Lying 500 metres off the beaches at Yellowcraig is Fidra, which at ten hectares is larger than the Bass Rock or Craigleith, through it reaches only ten metres in height. Robert Louis Stevenson was a frequent visitor to Yellowcraig, and Fidra is said to have been the model for the map in Treasure Island. The island has a prominent lighthouse, built by Robert Louis’ father Thomas and his cousin David A. Stevenson. There are also the remains of a twelfth-century chapel. Like Craigleith, Fidra’s puffin population is recovering following the removal of tree mallow. The island is well seen from Yellowcraig but there are no regular boat trips.

Bass Rock, gannets above the foghorn

Gannet

Bass Rock

Inchkeith

The strategic location of Inchkeith where the Firth of Forth begins to narrow to the north of Edinburgh has ensured its rich history. In 1493 King James IV ordered a mute woman and two small children to be moved to the island in a bizarre deprivation experiment to see what language the children would grow up to speak. It was thought this might show the original language of God; unsurprisingly the children never spoke at all. Subsequently it was used as a quarantine for sufferers of syphilis (‘grandgore’) – a ship carrying the sufferers sailed from Leith; later it served as a refuge for those with the plague.

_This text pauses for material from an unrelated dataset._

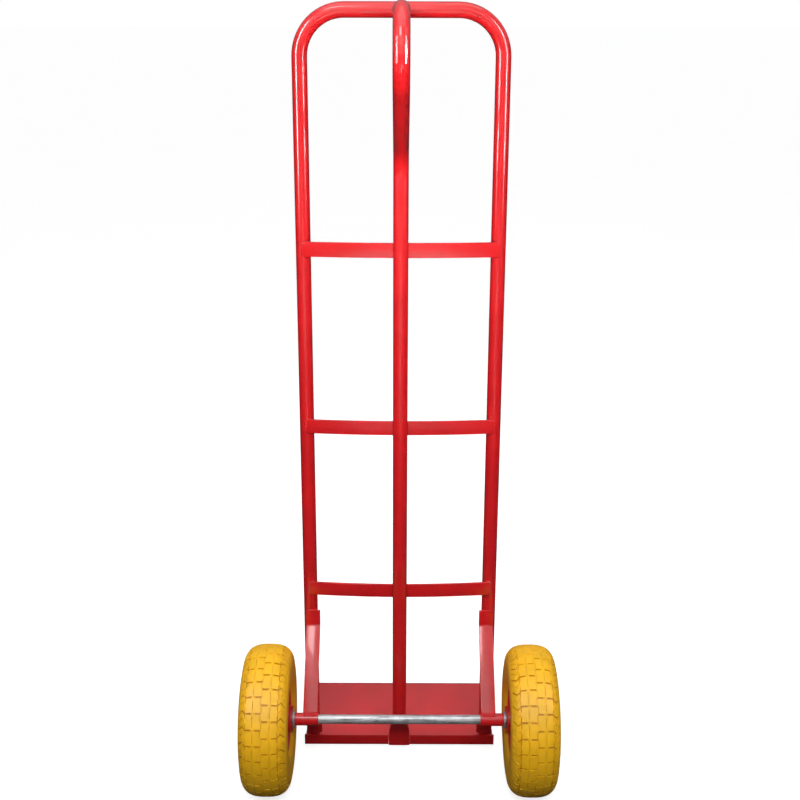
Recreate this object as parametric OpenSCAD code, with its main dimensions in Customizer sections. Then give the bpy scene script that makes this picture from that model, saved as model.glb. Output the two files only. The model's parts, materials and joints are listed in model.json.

Inchkeith was first fortified during the sixteenth-century wars between Scotland and England; today it is littered with the extensive remains of batteries and guns from the two world wars. Troops remained here until 1957, and lighthouse keepers until 1986. The island is now abandoned. There are no regular boat trips, but charters can be arranged through Forth Sea Safaris at North Queensferry.

Inchcolm, Abbey

Inchcolm

This green and relatively fertile island’s name means the ‘Isle of Columba’, and the great saint was reputed to have visited in person in AD 567. Nonetheless, the island was home only to a solitary hermit in 1123 when King Alexander I sought shelter here and vowed to build a monastery as thanks for his safety. Following Alexander’s death the next year, it fell to his brother David I to build the current abbey dedicated to Columba. It’s a very popular but memorable place to visit, and two different boat companies operate regular cruises and landing trips from Hawes Pier in South Queensferry. The landing trips usually allow around ninety minutes or so on the island, though it may be possible to return on a later sailing. There is a charge to land on the island – check whether this is included in your boat trip ticket, and there’s a small visitor centre (with toilets) just beyond the jetty. As the boat pulls in you may notice the tiny islet opposite is populated with a host of garden gnomes – and a sign declaring it to be ‘Inch Gnome’; the gnomes are placed there by local boaters.

Climb the abbey bell tower alt

Known as the ‘Iona of the East’, Inchcolm Abbey boasts the finest preserved group of monastic buildings standing in Scotland. With structures dating from the twelfth to fifteenth centuries, it is a great place to poke around and explore. The cloister is remarkably complete and atmospheric, there’s a rare surviving medieval fresco, and a Viking hogback tomb (now in the visitor centre), but for most people the highlight is the climb up the tiny curving stone steps to reach the top of the bell tower – with grand aerial views over the whole complex.

Inchcolm, ‘Inch Gnome’

Inchcolm, seagull on defences

Stand guard over the Forth alt

Like most of the islands in the Firth of Forth, Inchcolm is littered with defences from the two world wars. These were first manned in 1915, but reworked with much heavier armaments in 1916 and 1917, with prominent batteries and gun emplacements at both ends of the island; the island was then rearmed in 1939 and the abbey was used as a barracks for a time. The ruins at the eastern end are the most fascinating to explore – you can still pass through an access tunnel to reach parts of them, though take care as the site is decaying and overgrown in places. The views across the Firth to Inchkeith, Cramond, Edinburgh and Fife reveal what a key defensive location this was. The ruins at the western end are guarded by extremely aggressive gulls and access is restricted during part of the nesting season.

Cramond Island

Linked to beautiful Cramond village and beaches by a tidal causeway, this is very much Edinburgh’s island. The crossing is on a concrete causeway, but is only possible for up to two hours each side of low tide. The tide comes in very fast and many people have become stranded on the island, so make sure you pay close attention to the times which are posted on a sign near the start of the causeway. They are also available on the Queensferry lifeboat website. Do not attempt to cross anywhere but the causeway.

Make the tidal crossing alt  alt

The fact that the causeway is submerged most of the time makes a visit to Cramond feel like a real adventure. There’s a steep flight of steps to descend before beginning the walk across, which is further than it looks, being well over a kilometre. The concrete pylons alongside the causeway were built to stop enemy boats during the Second World War, not submarines as often supposed, as the water isn’t deep enough for the latter. From the far end of Cramond an anti-boat and submarine boom then extended on to reach the tiny islet of Inchmickery, then on to Inchcolm and finally to the Fife coast.

Once on the island a rough path heads up to the highest point, a superb viewpoint for the Forth, with the defences on neighbouring Inchmickery covering it so completely that it looks like a battleship. You can continue from here to pass the ruins of an old farm and the various old gun emplacements, but make sure you leave plenty of time to get back across the causeway before the rising tide.